### WHAT TO WORK ON
In the listing below, locate the lines that hold "caption" and copy them.

### INFORMATION SHOWN
==*==
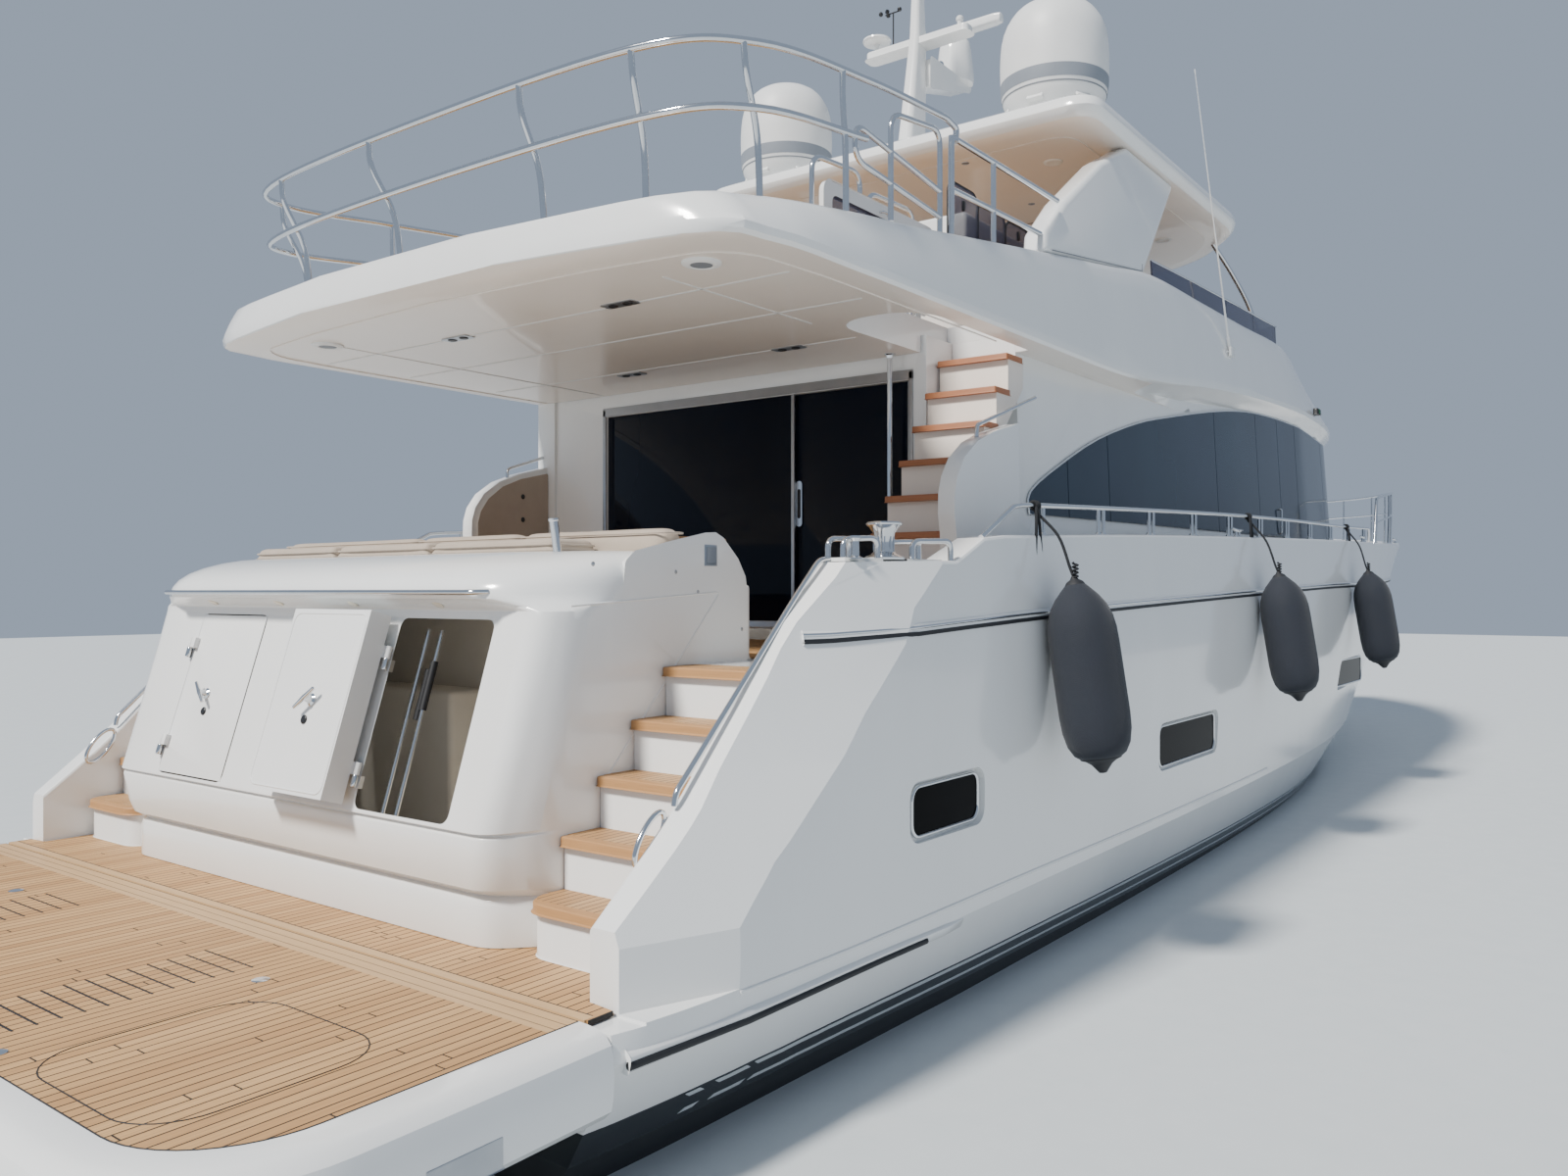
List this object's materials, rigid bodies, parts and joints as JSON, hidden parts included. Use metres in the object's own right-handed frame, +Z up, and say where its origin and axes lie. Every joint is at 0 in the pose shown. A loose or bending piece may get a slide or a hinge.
==*==
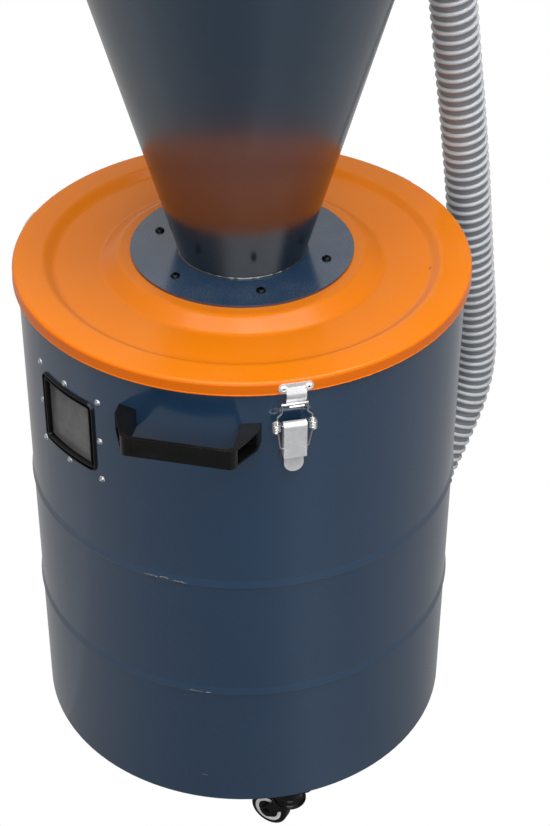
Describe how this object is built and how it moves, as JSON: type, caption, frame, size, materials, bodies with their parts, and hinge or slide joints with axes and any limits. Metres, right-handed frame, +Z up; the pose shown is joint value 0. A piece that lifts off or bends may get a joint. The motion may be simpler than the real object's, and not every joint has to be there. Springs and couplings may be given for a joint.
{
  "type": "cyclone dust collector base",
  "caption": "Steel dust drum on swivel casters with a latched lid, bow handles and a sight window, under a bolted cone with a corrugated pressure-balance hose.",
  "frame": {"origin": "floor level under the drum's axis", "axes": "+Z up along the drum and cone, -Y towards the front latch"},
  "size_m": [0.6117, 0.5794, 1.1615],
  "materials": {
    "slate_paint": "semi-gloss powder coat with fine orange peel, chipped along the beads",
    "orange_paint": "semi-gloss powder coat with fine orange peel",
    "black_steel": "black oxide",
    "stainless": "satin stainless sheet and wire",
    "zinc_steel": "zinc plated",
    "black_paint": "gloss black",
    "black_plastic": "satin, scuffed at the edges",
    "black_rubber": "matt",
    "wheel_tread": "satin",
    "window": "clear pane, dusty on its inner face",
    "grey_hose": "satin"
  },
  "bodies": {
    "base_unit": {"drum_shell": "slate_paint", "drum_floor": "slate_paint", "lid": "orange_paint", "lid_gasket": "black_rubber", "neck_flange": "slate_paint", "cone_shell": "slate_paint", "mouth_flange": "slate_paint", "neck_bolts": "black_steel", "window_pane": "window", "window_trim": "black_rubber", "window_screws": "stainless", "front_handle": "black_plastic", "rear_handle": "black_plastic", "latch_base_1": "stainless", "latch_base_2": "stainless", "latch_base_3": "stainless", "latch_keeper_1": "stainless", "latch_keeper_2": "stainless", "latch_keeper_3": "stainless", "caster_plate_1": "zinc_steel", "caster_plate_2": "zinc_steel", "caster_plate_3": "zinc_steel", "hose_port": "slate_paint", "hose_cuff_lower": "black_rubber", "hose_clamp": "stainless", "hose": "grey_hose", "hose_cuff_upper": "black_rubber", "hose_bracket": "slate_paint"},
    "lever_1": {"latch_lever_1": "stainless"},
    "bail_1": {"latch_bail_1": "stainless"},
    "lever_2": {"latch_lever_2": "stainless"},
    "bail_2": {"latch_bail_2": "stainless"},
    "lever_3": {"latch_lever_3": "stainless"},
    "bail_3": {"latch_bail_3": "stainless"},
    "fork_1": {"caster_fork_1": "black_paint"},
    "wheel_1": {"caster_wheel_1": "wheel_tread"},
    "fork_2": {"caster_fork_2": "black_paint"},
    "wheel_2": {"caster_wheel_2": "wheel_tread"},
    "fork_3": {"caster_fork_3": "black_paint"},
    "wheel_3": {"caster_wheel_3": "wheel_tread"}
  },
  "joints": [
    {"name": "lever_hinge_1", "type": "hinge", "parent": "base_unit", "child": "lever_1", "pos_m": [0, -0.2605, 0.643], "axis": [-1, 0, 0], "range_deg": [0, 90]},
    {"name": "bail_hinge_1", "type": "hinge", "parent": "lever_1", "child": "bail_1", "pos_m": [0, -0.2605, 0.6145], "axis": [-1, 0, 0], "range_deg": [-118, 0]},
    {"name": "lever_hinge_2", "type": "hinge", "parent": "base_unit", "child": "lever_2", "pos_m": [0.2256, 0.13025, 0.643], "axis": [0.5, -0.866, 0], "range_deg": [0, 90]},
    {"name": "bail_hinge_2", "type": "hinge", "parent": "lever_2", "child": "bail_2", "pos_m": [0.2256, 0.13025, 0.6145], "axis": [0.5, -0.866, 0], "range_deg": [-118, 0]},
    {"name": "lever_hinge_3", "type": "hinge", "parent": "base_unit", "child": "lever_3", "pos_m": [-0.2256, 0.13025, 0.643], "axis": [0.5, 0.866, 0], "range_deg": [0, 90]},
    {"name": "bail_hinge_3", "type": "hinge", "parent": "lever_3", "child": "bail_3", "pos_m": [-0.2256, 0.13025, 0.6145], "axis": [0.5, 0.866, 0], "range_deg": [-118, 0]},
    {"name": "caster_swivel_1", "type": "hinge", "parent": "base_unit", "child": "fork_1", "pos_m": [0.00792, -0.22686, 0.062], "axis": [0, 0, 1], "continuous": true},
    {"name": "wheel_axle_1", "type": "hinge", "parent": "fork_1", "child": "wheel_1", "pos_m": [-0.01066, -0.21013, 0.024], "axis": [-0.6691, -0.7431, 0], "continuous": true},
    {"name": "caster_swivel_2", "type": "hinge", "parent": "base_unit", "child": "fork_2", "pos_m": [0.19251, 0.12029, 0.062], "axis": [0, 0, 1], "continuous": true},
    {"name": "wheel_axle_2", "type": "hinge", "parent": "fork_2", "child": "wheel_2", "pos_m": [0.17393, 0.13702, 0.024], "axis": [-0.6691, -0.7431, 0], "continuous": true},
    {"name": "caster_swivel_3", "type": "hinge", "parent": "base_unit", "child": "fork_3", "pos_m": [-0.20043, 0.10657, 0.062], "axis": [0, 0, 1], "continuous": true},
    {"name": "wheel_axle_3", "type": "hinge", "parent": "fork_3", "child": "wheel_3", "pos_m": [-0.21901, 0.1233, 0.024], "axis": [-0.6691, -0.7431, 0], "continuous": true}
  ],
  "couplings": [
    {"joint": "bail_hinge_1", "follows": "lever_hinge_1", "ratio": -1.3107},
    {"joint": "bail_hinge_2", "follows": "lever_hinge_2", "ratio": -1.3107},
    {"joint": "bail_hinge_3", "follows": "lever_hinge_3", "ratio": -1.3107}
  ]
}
==*==
### THE ANSWER
Describe how this object is built and how it moves, as JSON: type, caption, frame, size, materials, bodies with their parts, and hinge or slide joints with axes and any limits. Metres, right-handed frame, +Z up; the pose shown is joint value 0. A piece that lifts off or bends may get a joint. The motion may be simpler than the real object's, and not every joint has to be there. Springs and couplings may be given for a joint.
  "caption": "Steel dust drum on swivel casters with a latched lid, bow handles and a sight window, under a bolted cone with a corrugated pressure-balance hose.",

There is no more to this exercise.